Battle of Hastings
On 28th September, 1066, William of Normandy landed his invasion force at Pevensey Bay on the coast of Sussex. Coming to claim the throne, he arrived on English soil with no resistance from the army. That group of fighters was with the English king, Harold, at York.
Harold had just won a major victory at Stamford Bridge. Thus, on 27th September, his followers and cohorts were celebrating their achievement when word was brought that William had landed. Regrouping, the English army made their march south to London. Harold needed reinforcements, supplies, and fighting men who were not exhausted.
Arriving in London on 5th October, Harold called for volunteers, and the support of the Southern earls. Finding himself with a military force almost equal to William's (about 7000-8000 men), the replenished English army began their journey to the Hastings Peninsula.
William was determined to see that Harold's army was not given the opportunity to relax. Stamford Bridge had taken place less than three weeks before, and the majority of the resistance coming his way was battle weary. The Duke of Normandy kept up the pressure on the Sussex coast. A campaign of terror and destruction was begun. William knew that Harold would not waste time in trying to relieve his previous earldom.
Arriving early on Saturday, 14th October, 1066, Harold was able to take William by surprise. The Normans were in the countryside scouring for food. It didn't take long, however, for William to deploy his troops. This was a surprise for Harold, who had expected at least a day to prepare.
Shortly after 9:00 AM on that Saturday morning, the Battle of Hastings began. Both sides took furious pounding and the odds were even for quite sometime. However, eventually William found his losses were beginning to be heavy. He needed a plan.
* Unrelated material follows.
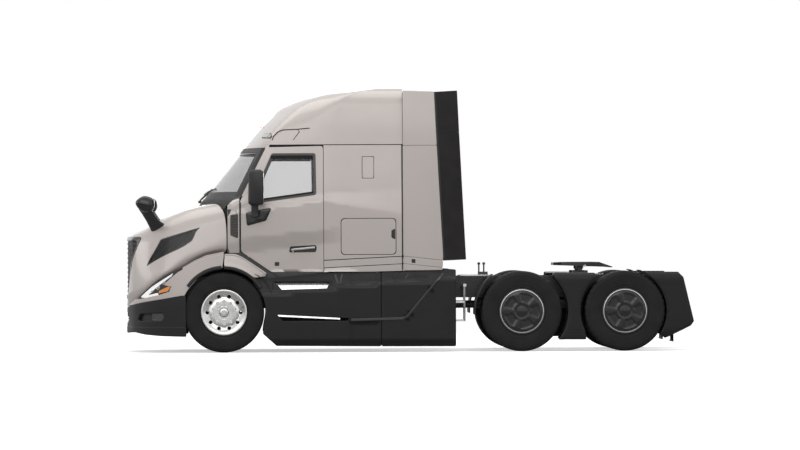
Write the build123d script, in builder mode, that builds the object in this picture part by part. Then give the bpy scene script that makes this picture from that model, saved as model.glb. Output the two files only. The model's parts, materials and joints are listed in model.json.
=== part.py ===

Being unable to penetrate Harold's shield wall, by late afternoon William directed his archers to shoot over that wall. The decimation of Harold's fighters began. By 5:00 PM, it was over. Harold was dead, and the English throne belonged to William the Conqueror.
England belongs to William
Leaving Hastings, William made his way towards London. Dover was plundered, while Canterbury gave up without a struggle. Hearing of Harold's demise and knowing that resistance was futile, London accepted William.
On Christmas Day, 1066, William, Duke of Normandy, was crowned King of England at Westminster Abbey.
Tradition has it that Norman King William had Battle Abbey built where Harold, the last Anglo-Saxon King of England, fell. The town of Battle itself offers Battle Museum which has an axe head from the Battle of Hastings.
The Importance of 1066
With the defeat of the Anglo Saxon army, the Norman-French brought their ways to England. Castles began to appear around the countryside; The Tower of London and Windsor Castle to name just a few. A feudal society was set up, and slowly the two cultures began to merge.
Landowners began to have property on both sides of The Channel. With the English crown now having Continental possessions, the influence of the island country began to be felt.
Involvement in European politics was now the norm and England emerged as a major player. The English navy began its first steps towards the eventual fleet which would destroy the Spanish Armada.
Article by "Tudor Rose"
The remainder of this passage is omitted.